# Applied Mathematics/Laplace Transforms

The Laplace transform is an integral transform which is widely used in physics and engineering. Laplace transform is denoted as ${\displaystyle \displaystyle {\mathcal {L}}\left\{f(t)\right\}}$.

The Laplace transform is named after mathematician and astronomer Pierre-Simon Laplace.

## Definition

For a function f(t), using Napier's constant"e" and complex number "s", the Laplace transform F(s) is defined as follow:

${\displaystyle F(s)={\mathcal {L}}\left\{f(t)\right\}(s)=\int _{0}^{\infty }e^{-st}f(t)\,dt}$

The parameter s is a complex number:

${\displaystyle s=\sigma +i\omega ,\,}$ with real numbers σ and ω.

This ${\displaystyle F(s)}$ is the Laplace transform of f(t).
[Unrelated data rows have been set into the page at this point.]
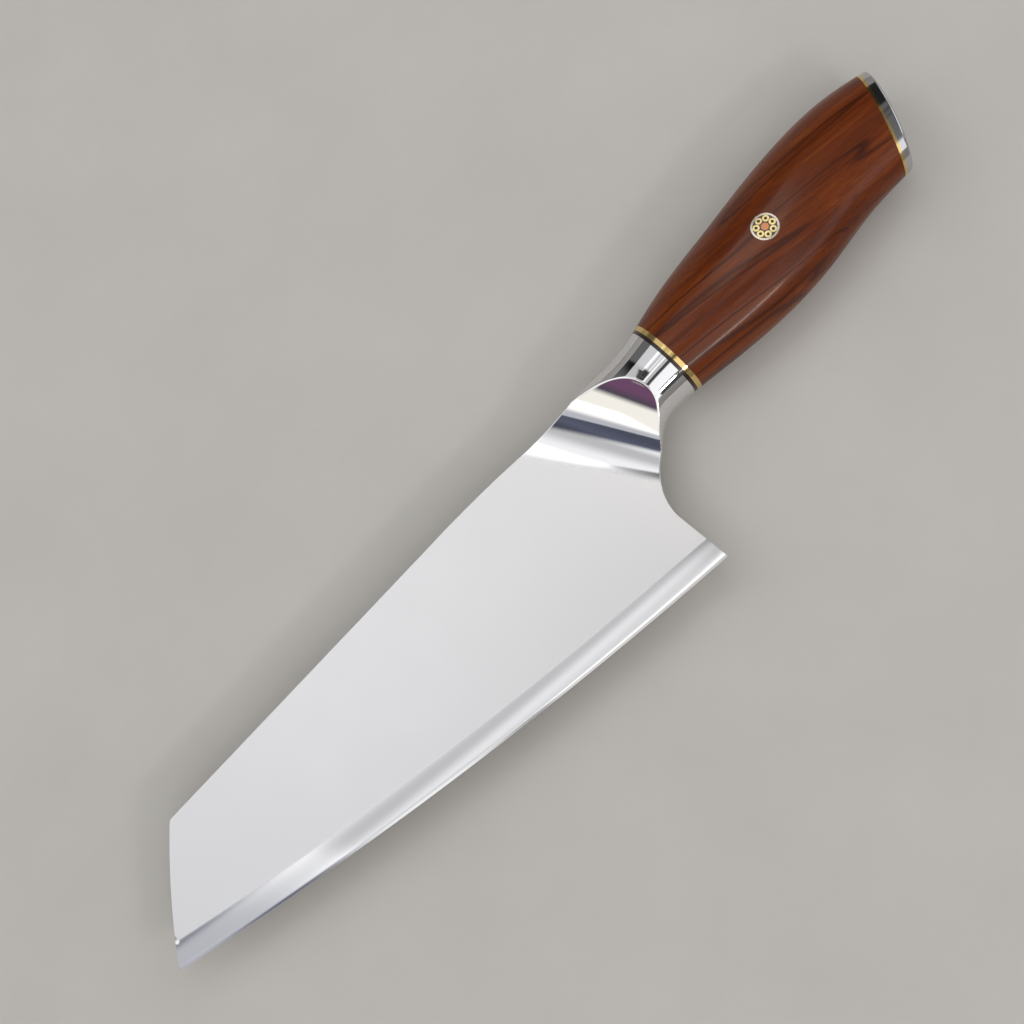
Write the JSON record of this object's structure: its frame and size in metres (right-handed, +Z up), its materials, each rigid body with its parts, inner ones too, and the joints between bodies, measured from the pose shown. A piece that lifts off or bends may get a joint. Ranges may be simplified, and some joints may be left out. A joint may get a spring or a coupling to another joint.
{
  "type": "kiritsuke knife",
  "caption": "Kiritsuke kitchen knife with a clipped front, a scooped one-piece steel bolster, a swelling oval wooden handle, dark and brass spacers, a mosaic pin and a polished end cap.",
  "frame": {"origin": "bottom centre of the box of the knife lying on its right side: the middle of the box in x and y, and the lowest point of the handle's right side in z", "axes": "+X from the tip towards the butt, +Y from the cutting edge towards the spine, +Z up out of the blade's left face; the blade's middle plane is level at z = 12.0 mm"},
  "size_m": [0.3118, 0.071, 0.024],
  "materials": {
    "blade_steel": "fine satin on the flat faces, polished bevel, mirror-polished bolster",
    "fibre": "polished dark red-black fibre",
    "brass": "polished",
    "handle_wood": "oiled and polished dark red-brown hardwood, grain along the handle",
    "bedding_resin": "hidden resin",
    "cap_steel": "mirror polished",
    "dowel_steel": "hidden, as drawn",
    "sleeve_steel": "polished flush with the wood",
    "copper": "polished copper, flush with the wood",
    "pin_resin": "polished flush"
  },
  "bodies": {
    "root": {"blade": "blade_steel", "front_spacer_fibre": "fibre", "front_spacer_brass": "brass", "handle_body": "handle_wood", "tang_bedding": "bedding_resin", "rear_spacer_brass": "brass", "end_cap": "cap_steel", "end_cap_dowels": "dowel_steel", "mosaic_pin_sleeve": "sleeve_steel", "mosaic_pin_rod": "copper", "mosaic_pin_resin": "pin_resin", "mosaic_pin_tube_1": "brass", "mosaic_pin_tube_2": "brass", "mosaic_pin_tube_3": "brass", "mosaic_pin_tube_4": "brass", "mosaic_pin_tube_5": "brass", "mosaic_pin_tube_6": "brass", "mosaic_pin_tube_7": "brass", "mosaic_pin_core_1": "pin_resin", "mosaic_pin_core_2": "pin_resin", "mosaic_pin_core_3": "pin_resin", "mosaic_pin_core_4": "pin_resin", "mosaic_pin_core_5": "pin_resin", "mosaic_pin_core_6": "pin_resin", "mosaic_pin_core_7": "pin_resin"}
  },
  "joints": []
}
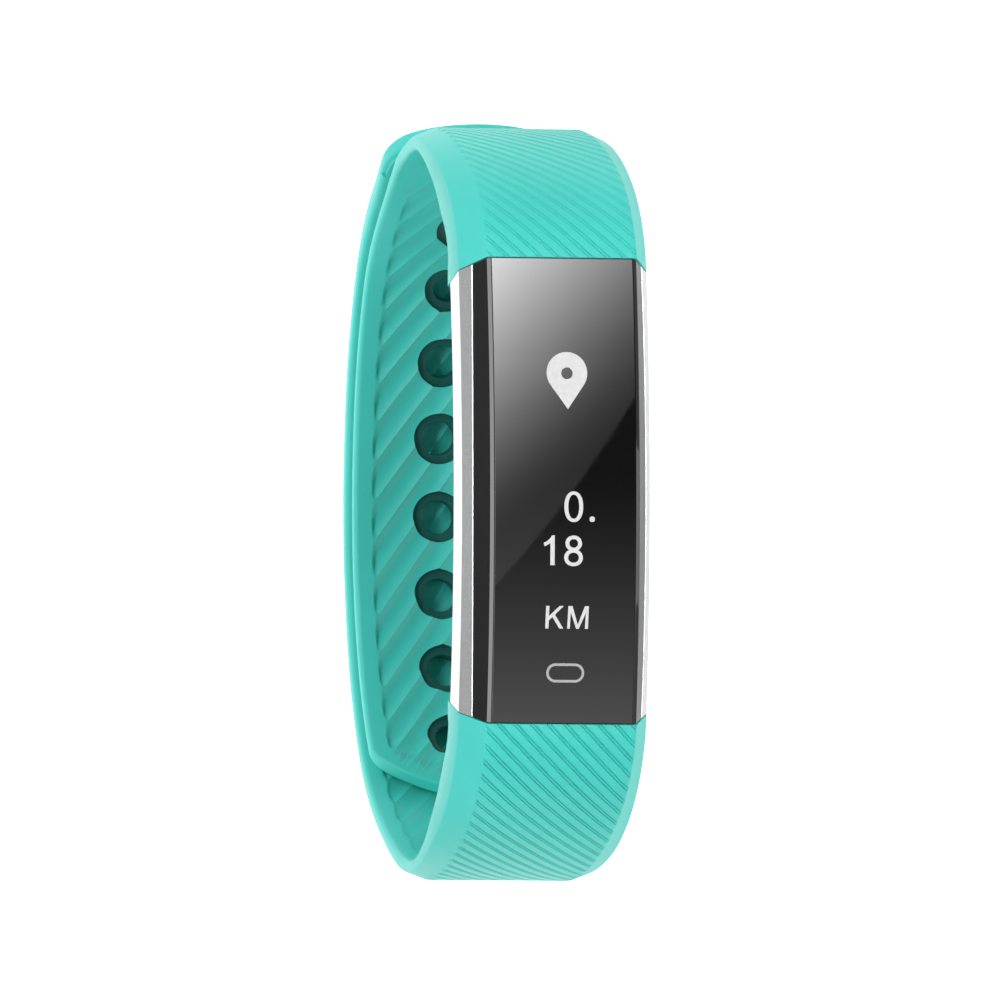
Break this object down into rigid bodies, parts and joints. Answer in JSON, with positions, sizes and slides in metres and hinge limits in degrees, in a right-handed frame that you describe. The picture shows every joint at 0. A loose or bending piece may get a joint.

## Examples of Laplace transform

Examples of Laplace transform
function result of Laplace transform
${\displaystyle C}$ (constant) ${\displaystyle {\frac {C}{s}}}$
${\displaystyle t}$ ${\displaystyle {\frac {1}{s^{2}}}}$
${\displaystyle t^{n}}$ (n is natural number) ${\displaystyle {\frac {n!}{s^{n+1}}}}$
${\displaystyle {\frac {t^{n-1}}{(n-1)!}}}$ ${\displaystyle {\frac {1}{s^{n}}}}$
${\displaystyle e^{at}}$ ${\displaystyle {\frac {1}{s-a}}}$
${\displaystyle e^{-at}}$ ${\displaystyle {\frac {1}{s+a}}}$
${\displaystyle {\rm {cos}}\ \omega t}$ ${\displaystyle {\frac {s}{s^{2}+{\omega }^{2}}}}$
${\displaystyle {\rm {sin}}\ \omega t}$ ${\displaystyle {\frac {\omega }{s^{2}+{\omega }^{2}}}}$
${\displaystyle {\frac {t^{n-1}}{\Gamma (n)}}}$ ${\displaystyle {\frac {1}{s^{n}}}}$ (n>0)
${\displaystyle \delta (t-a)}$ (Delta function) ${\displaystyle e^{-as}}$
${\displaystyle H(t-a)}$ (Heaviside function) ${\displaystyle {\frac {e^{-as}}{s}}}$

## Examples of calculation

(1)Suppose ${\displaystyle f(t)=C}$ (C = constant)
${\displaystyle \int _{0}^{\infty }e^{-st}C\,dt}$
${\displaystyle ={\frac {C}{s}}}$
${\displaystyle =F(s)}$

(2)Suppose ${\displaystyle f(t)=e^{-at}}$
${\displaystyle \int _{0}^{\infty }e^{-st}\cdot e^{-at}\,dt}$
${\displaystyle =\int _{0}^{\infty }e^{-(s+a)t}\,dt}$
${\displaystyle =\left[{\frac {-e^{-(s+a)t}}{s+a}}\right]_{0}^{\infty }}$
${\displaystyle ={\frac {1}{s+a}}}$